(Problem details) Each line that follows should be printed again exactly as it stands.

(Data excerpt)
━━━

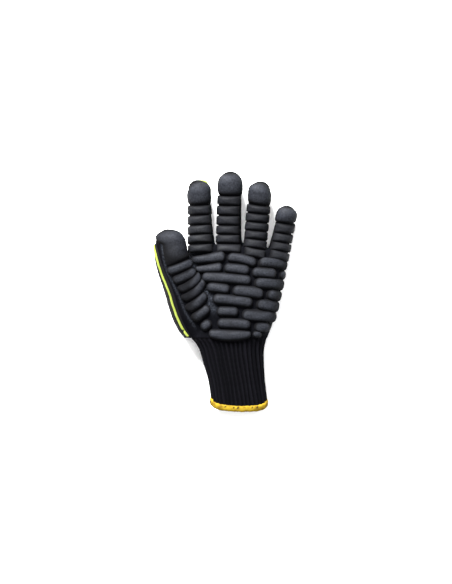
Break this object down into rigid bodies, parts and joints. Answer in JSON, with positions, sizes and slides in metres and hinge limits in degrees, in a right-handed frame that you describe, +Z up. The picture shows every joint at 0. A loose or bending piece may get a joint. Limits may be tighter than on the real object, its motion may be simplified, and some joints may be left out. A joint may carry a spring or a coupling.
{
  "type": "anti vibration glove",
  "caption": "Left-hand anti-vibration work glove lying palm up: ribbed knit liner with foam-rubber bar pads over the gripping side, a bound hem and thumb guard.",
  "frame": {"origin": "on the flat that the back of the hand rests on, under the middle of the palm", "axes": "+Z up out of the palm, +Y along the middle finger towards its tip, -X towards the thumb"},
  "size_m": [0.1508, 0.2524, 0.038],
  "materials": {
    "knit": "black fine-gauge knit",
    "rib_knit": "black rib knit",
    "hem_yarn": "golden yellow overlocked yarn",
    "foam_rubber": "matte dark slate grey foam rubber",
    "guard_rubber": "black moulded rubber",
    "lime_rubber": "satin lime moulded rubber"
  },
  "bodies": {
    "root": {"palm_shell": "knit", "thumb_stall": "knit", "index_stall": "knit", "middle_stall": "knit", "ring_stall": "knit", "little_stall": "knit", "cuff": "rib_knit", "hem": "hem_yarn", "thumb_pads": "foam_rubber", "index_pads": "foam_rubber", "middle_pads": "foam_rubber", "ring_pads": "foam_rubber", "little_pads": "foam_rubber", "palm_pad_01": "foam_rubber", "palm_pad_02": "foam_rubber", "palm_pad_03": "foam_rubber", "palm_pad_04": "foam_rubber", "palm_pad_05": "foam_rubber", "palm_pad_06": "foam_rubber", "palm_pad_07": "foam_rubber", "palm_pad_08": "foam_rubber", "palm_pad_09": "foam_rubber", "palm_pad_10": "foam_rubber", "palm_pad_11": "foam_rubber", "palm_pad_12": "foam_rubber", "palm_pad_13": "foam_rubber", "palm_pad_14": "foam_rubber", "palm_pad_15": "foam_rubber", "palm_pad_16": "foam_rubber", "palm_pad_17": "foam_rubber", "palm_pad_18": "foam_rubber", "palm_pad_19": "foam_rubber", "palm_pad_20": "foam_rubber", "thumb_guard": "guard_rubber", "thumb_stripe": "lime_rubber", "index_guard": "lime_rubber"}
  },
  "joints": []
}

━━━

(Written answer)
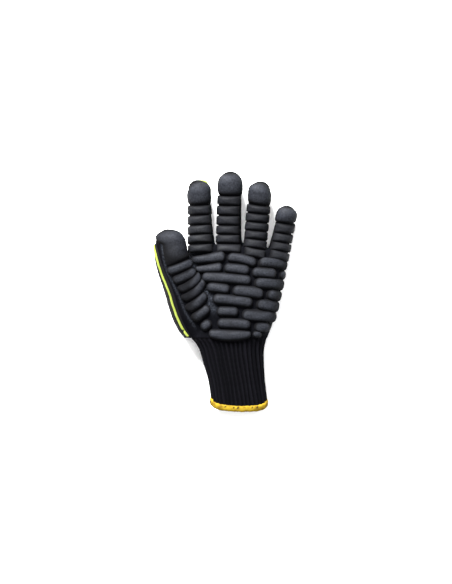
Break this object down into rigid bodies, parts and joints. Answer in JSON, with positions, sizes and slides in metres and hinge limits in degrees, in a right-handed frame that you describe, +Z up. The picture shows every joint at 0. A loose or bending piece may get a joint. Limits may be tighter than on the real object, its motion may be simplified, and some joints may be left out. A joint may carry a spring or a coupling.
{
  "type": "anti vibration glove",
  "caption": "Left-hand anti-vibration work glove lying palm up: ribbed knit liner with foam-rubber bar pads over the gripping side, a bound hem and thumb guard.",
  "frame": {"origin": "on the flat that the back of the hand rests on, under the middle of the palm", "axes": "+Z up out of the palm, +Y along the middle finger towards its tip, -X towards the thumb"},
  "size_m": [0.1508, 0.2524, 0.038],
  "materials": {
    "knit": "black fine-gauge knit",
    "rib_knit": "black rib knit",
    "hem_yarn": "golden yellow overlocked yarn",
    "foam_rubber": "matte dark slate grey foam rubber",
    "guard_rubber": "black moulded rubber",
    "lime_rubber": "satin lime moulded rubber"
  },
  "bodies": {
    "root": {"palm_shell": "knit", "thumb_stall": "knit", "index_stall": "knit", "middle_stall": "knit", "ring_stall": "knit", "little_stall": "knit", "cuff": "rib_knit", "hem": "hem_yarn", "thumb_pads": "foam_rubber", "index_pads": "foam_rubber", "middle_pads": "foam_rubber", "ring_pads": "foam_rubber", "little_pads": "foam_rubber", "palm_pad_01": "foam_rubber", "palm_pad_02": "foam_rubber", "palm_pad_03": "foam_rubber", "palm_pad_04": "foam_rubber", "palm_pad_05": "foam_rubber", "palm_pad_06": "foam_rubber", "palm_pad_07": "foam_rubber", "palm_pad_08": "foam_rubber", "palm_pad_09": "foam_rubber", "palm_pad_10": "foam_rubber", "palm_pad_11": "foam_rubber", "palm_pad_12": "foam_rubber", "palm_pad_13": "foam_rubber", "palm_pad_14": "foam_rubber", "palm_pad_15": "foam_rubber", "palm_pad_16": "foam_rubber", "palm_pad_17": "foam_rubber", "palm_pad_18": "foam_rubber", "palm_pad_19": "foam_rubber", "palm_pad_20": "foam_rubber", "thumb_guard": "guard_rubber", "thumb_stripe": "lime_rubber", "index_guard": "lime_rubber"}
  },
  "joints": []
}